The GOP also has money. Spokane realtors are a wellspring of cash that makes rivals salivate. “My campaign was outspent in independent expenditures by over $400,000,” wrote Stuckart. Anti-Brown themes are already being road-tested: She is a “career politician”; “We can’t afford Lisa Brown”; “She voted for $2 billion in higher taxes.”
Actually, Brown has been a lot of things. She was an associate professor of economics at Eastern Washington University and has taught in the organizational leadership program at Gonzaga. She was elected to the state House of Representatives in 1992, to the State Senate in 1996, and served two terms as Senate Majority Leader. She left the Legislature in 2013 and became WSU chancellor. She left that job to challenge Congresswoman Cathy McMorris Rodgers in 2018. She took the state post after losing to CMR and ran the Dept. of Commerce from Spokane.
As mayor of Washington’s second largest city, Woodward has faced problems that Fox News and Republican politicians associate with Democrat-run cities. Tucker Carlson and Jason Rantz regularly rant about Seattle’s crime and homelessness, but tents have also sprung up in the Inland Empire. Camp Hope, in Spokane’s east central neighborhood, was last summer the state’s largest homeless camp. Woodward used homelessness in her 2019 election race but hasn’t found herself called to account on Fox for an encampment that at one point held more than 600 people.

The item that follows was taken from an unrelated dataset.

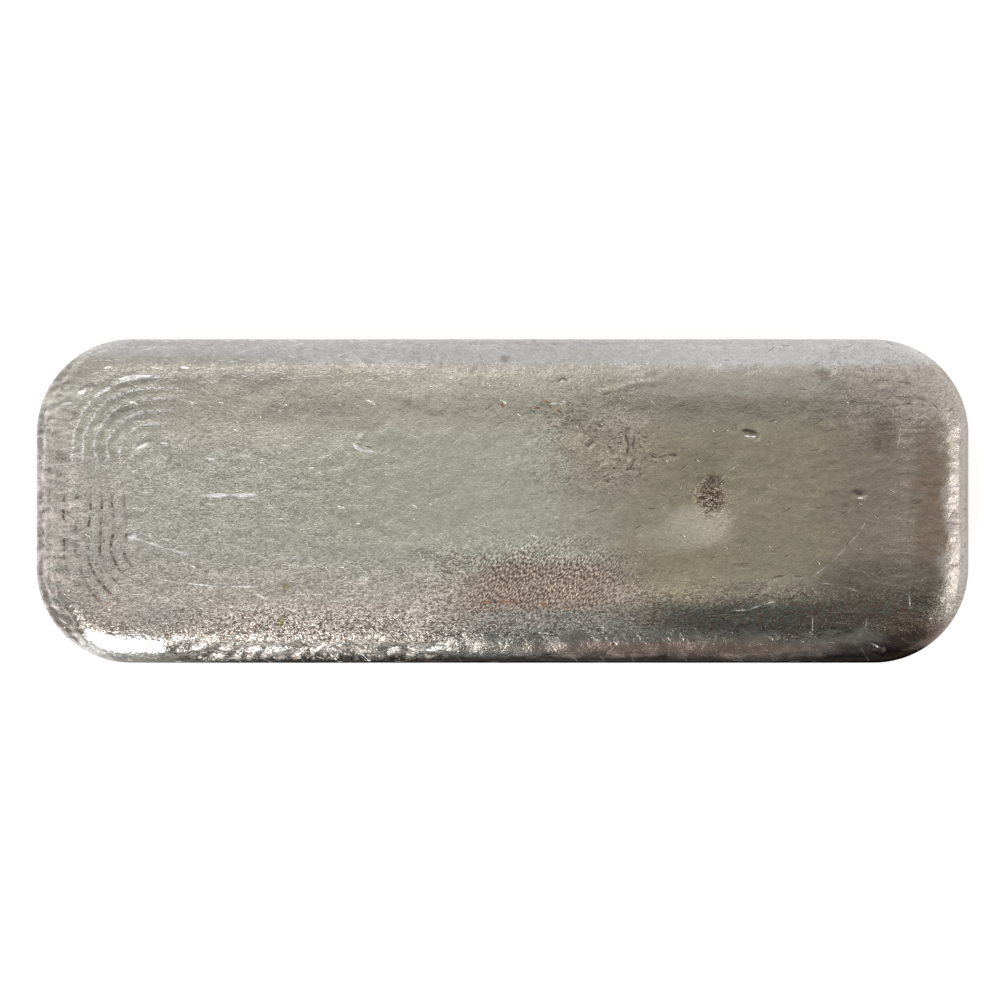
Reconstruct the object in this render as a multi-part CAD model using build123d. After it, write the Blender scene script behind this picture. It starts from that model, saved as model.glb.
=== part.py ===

The population of Camp Hope has since fallen to double digits, although the whereabouts of more than 200 former residents is unaccounted for. The city has feuded with the Washington Dept. of Transportation and has sued WSDOT on whose land Camp Hope sits. A Spokane County Superior Court judge recently declared Camp Hope a chronic nuisance, telling the city and WSDOT to work out a plan to clear the camp by April 19.
Summing up her views, Mayor Woodward has declared: “I think we need to get to the point where we’re working to make homelessness less comfortable and get people connected to services.” To this end, to warehouse the homeless, the city has leased a former warehouse. It is owned by developer Larry Stone, who supported Woodward’s 2019 campaign to the tune of $97,000, the Spokesman Review reported.
The shelter can take 350 people but is located a distance from downtown in an industrial area. “They’re out there, far from facilities and services they need,” said Brown. She would prefer to partner with nonprofits to build affordable housing, adding: “Ideally, you have smaller facilities located around the city. But that is not easy.”
Spokane has been a contentious place of late. Community groups have demanded the resignation of Spokane Police Chief Craig Meidi, alleging he performed special favors for business. The city’s Dept. of Neighborhoods, Housing and Human Services has seen two directors last a total of 10 months. Woodward and city council members have disagreed on whether to buy or lease the warehouse. The mayor has criticized the state for not closing Camp Hope. Both the Republican and Democratic parties have experienced lengthy factional battles.
Anybody in the Inland Empire witnessing a Lilac Festival parade, or the basketball tournament, will learn a basic fact. Spokane is the largest city over a large geographical area. The core of Lisa Brown’s challenge: The city is “not living up to its potential.”